O: Mam pewien problem z tym filmem i obiecuję sobie jeszcze jedno podejście, bo obejrzałam go bardzo źle się czując i ogólnie będąc w kiepskiej formie. Może bardziej docenię klimat i wychwycę domniemane niuanse. W trakcie seansu moją uwagę odciągnęło kilka fabularnych – w moim odczuciu – nieporozumień i oczywistości. Na pewno z filmu przebija talent i niezależność reżysera Denisa Villeneuve’a, którego “Nowy początek” mnie zachwycił. Pozwólcie więc, że powstrzymam się więc od kategorycznych osądów i pewnie wydam je po drugim seansie.

6. Logan

K: Takie kino komiksowe to ja lubię! Mocne, dla dorosłego widza i z wciągającą fabułą przypominającą z jednej strony „To nie jest kraj dla starych ludzi”, a z drugiej „Kick-Assa”. To nie współczesne Power Rangers, które ukrywa się pod marką „Avengers”.  Pesymistyczna wizja przyszłości, w której nie ma miejsca dla superbohaterów, a chodzi nie o to, by ratować świat, a uratować własne człowieczeństwo. To wszystko bez popadania w nudę, a z widowiskowymi scenami akcji, w których nie brakuje brutalności.

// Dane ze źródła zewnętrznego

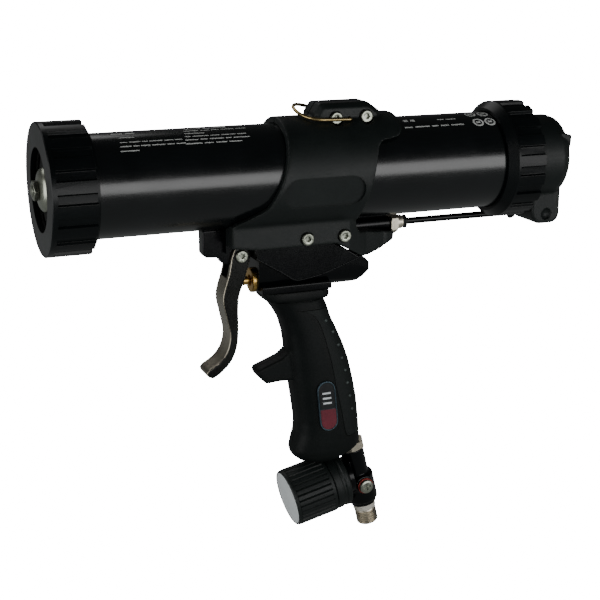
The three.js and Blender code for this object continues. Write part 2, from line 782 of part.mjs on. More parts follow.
// ---- Trigger ----
const TRIGGER_OUTLINE = lowered([
  ...curve(
    [
      [102.4, -44.8],
      [101.2, -54],
      [97.4, -67.4],
      [99.4, -78],
      [101.5, -88.5],
      [99.7, -97.3],
      [94.8, -103.4],
      [87.4, -107.6],
    ],
    16,
  ),
  [86.6, -109.6],
  [88, -112],
  [90.6, -112.8],
  ...curve(
    [
      [94.4, -110.8],
      [101.4, -104.4],
      [105.2, -96],
      [106.3, -86],
      [106.2, -74],
      [107, -65.7],
      [109.4, -59.4],
      [112.4, -50],
    ],
    14,
  ),
  [113.7, -43.4],
  [112.4, -39.6],
  [108.6, -37.6],
  [104.4, -38.8],
]);

function trigger() {
  const blade = plate(TRIGGER_OUTLINE, -TRIGGER_HALF_WIDTH, TRIGGER_HALF_WIDTH, 1.2);
  const slot = LUG_PLATE_HALF + RUN;
  const fork = block(80, 130, -slot, slot, low(-55), low(-20));
  const pin = bar([PIVOT[0], -BIG, PIVOT[1]], [PIVOT[0], BIG, PIVOT[1]], PIVOT_PIN_R + RUN);
  return cut(blade, fork, pin);
}

function pivotScrew() {
  const face = -TRIGGER_HALF_WIDTH - GAP;
  const shank = bar([PIVOT[0], face - 0.5, PIVOT[1]], [PIVOT[0], -face + 2.6, PIVOT[1]], PIVOT_PIN_R);
  const head = bar([PIVOT[0], face - 1.5, PIVOT[1]], [PIVOT[0], face, PIVOT[1]], 3.6, 20);
  const recess = plate(shift(hexagon(2.5), ...PIVOT), face - 3, face - 0.7);
  return cut(join(shank, head), recess);
}

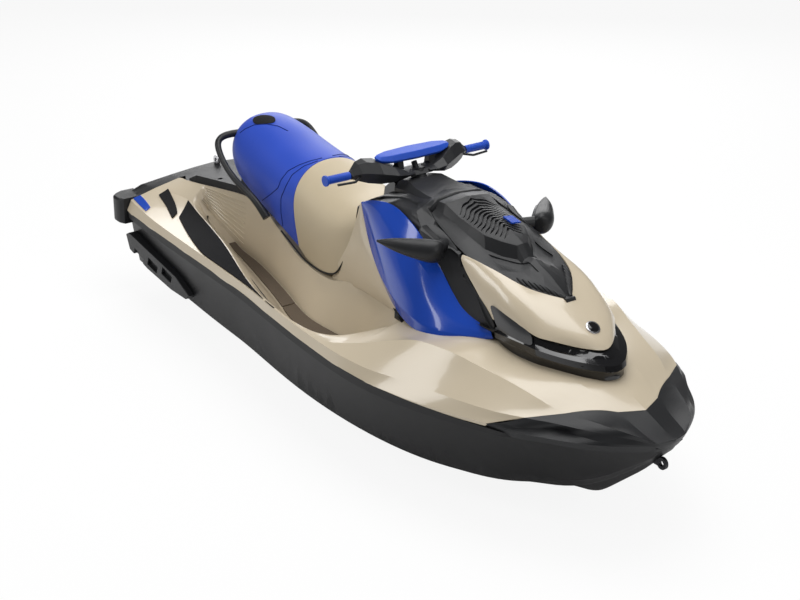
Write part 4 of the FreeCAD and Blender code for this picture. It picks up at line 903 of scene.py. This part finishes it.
def makeNose():
    look = {"wall": 6, "ventWall": 5, "coreBack": 12, "coreShare": 0.95}
    rows = [
        [(2552, 224, 662), (2640, 204, 700), (2742, 180, 674), (2800, 158, 664), (2861, 94, 655),
         (2902, 50, 649), (2934, 0, 641)],
        [(2554, 226, 650), (2640, 210, 662), (2745, 188, 652), (2806, 160, 645), (2868, 102, 640),
         (2914, 54, 635), (2950, 0, 629)],
        [(2558, 230, 640), (2645, 220, 644), (2758, 200, 640), (2846, 162, 633), (2922, 112, 627),
         (2974, 52, 619), (2996, 0, 611)],
        [(2562, 230, 622), (2652, 220, 622), (2764, 198, 616), (2852, 160, 610), (2930, 110, 602),
         (2982, 50, 597), (3004, 0, 592)],
        [(2570, 224, 612), (2658, 210, 608), (2764, 186, 602), (2850, 148, 597), (2926, 102, 591),
         (2974, 46, 586), (2992, 0, 582)],
        [(2590, 218, 598), (2655, 208, 578), (2755, 178, 568), (2842, 140, 565), (2925, 96, 564),
         (2976, 46, 560), (2998, 0, 557)],
        [(2590, 206, 596), (2650, 196, 572), (2748, 166, 562), (2832, 128, 560), (2912, 86, 560),
         (2960, 40, 556), (2980, 0, 553)],
    ]
    band = cage("noseBand", rows, sharpRows=(0, 1, 2, 3, 5), sharpColumns=(2, 5), up=(1, 0.3, 0))
    shell(band, look["wall"], 2, facet=10)
    backing = frameCopy("noseCore", "nose_grille")
    for vertex in backing.data.vertices:
        vertex.co.x -= look["coreBack"] / 1000
        vertex.co.y *= look["coreShare"]
    smoothed(backing, 30)
    joined("noseBand", [band, backing])
    dress(band, "gloss_black", replaced=["nose_grille"])
    vent = [
        [(2512, 224, 744), (2575, 218, 730), (2650, 206, 710), (2724, 193, 692)],
        [(2534, 226, 712), (2592, 222, 702), (2662, 211, 686), (2732, 196, 672)],
        [(2572, 228, 656), (2625, 222, 652), (2684, 212, 648), (2744, 196, 642)],
    ]
    left = cage("noseVentLeft", vent, up=(0, 1, 0), sharpRows=(0, 2), sharpColumns=(0, 3))
    shell(left, look["ventWall"], 2, mirrored=False)
    pair(left, "noseVentRight", "mat_black", finish=smokyVent)


# Storage lid: an arrow-shaped block with wavy grooves, recessed panels and a ribbed front tip

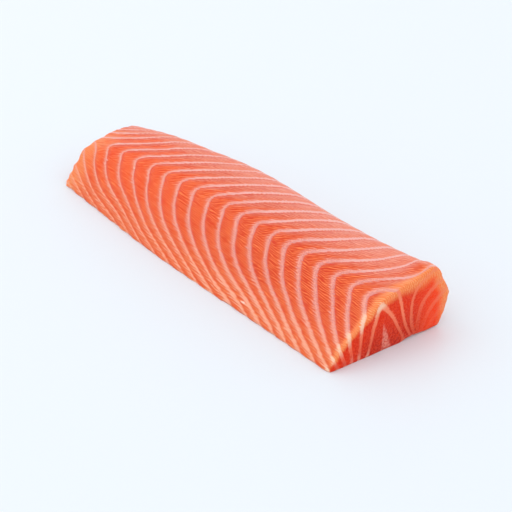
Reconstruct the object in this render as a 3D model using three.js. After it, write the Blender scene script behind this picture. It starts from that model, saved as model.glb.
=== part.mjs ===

O: “I hurt myself today…” – ta piosenka w wykonaniu Johnny’ego Casha zaczyna grać w mojej głowie na dźwięk słowa “Logan”. Pięknie koresponduje ze smutkiem i rezygnacją w tym filmie. Jest to zdecydowanie godny reprezentant nurtu odbrązowionych superbohaterów. Hugh Jackman w tej roli wraz ze świetnie partnerującą mu młodą aktorką Dafne Keen grającą Laurę przypominał mi nieco kreację Jeana Valjeana z “Nędzników”, gdy ukrywał się wraz z przybraną córką, Cosette. Pod kilkoma względami Logan to ten sam typ bohatera – nadnaturalnie silny, skrzywdzony i wyklęty. U kresu swojego życia Logan jest kompleksową i bardzo wiarygodną postacią, uwikłaną w przyziemne problemy i dramaty.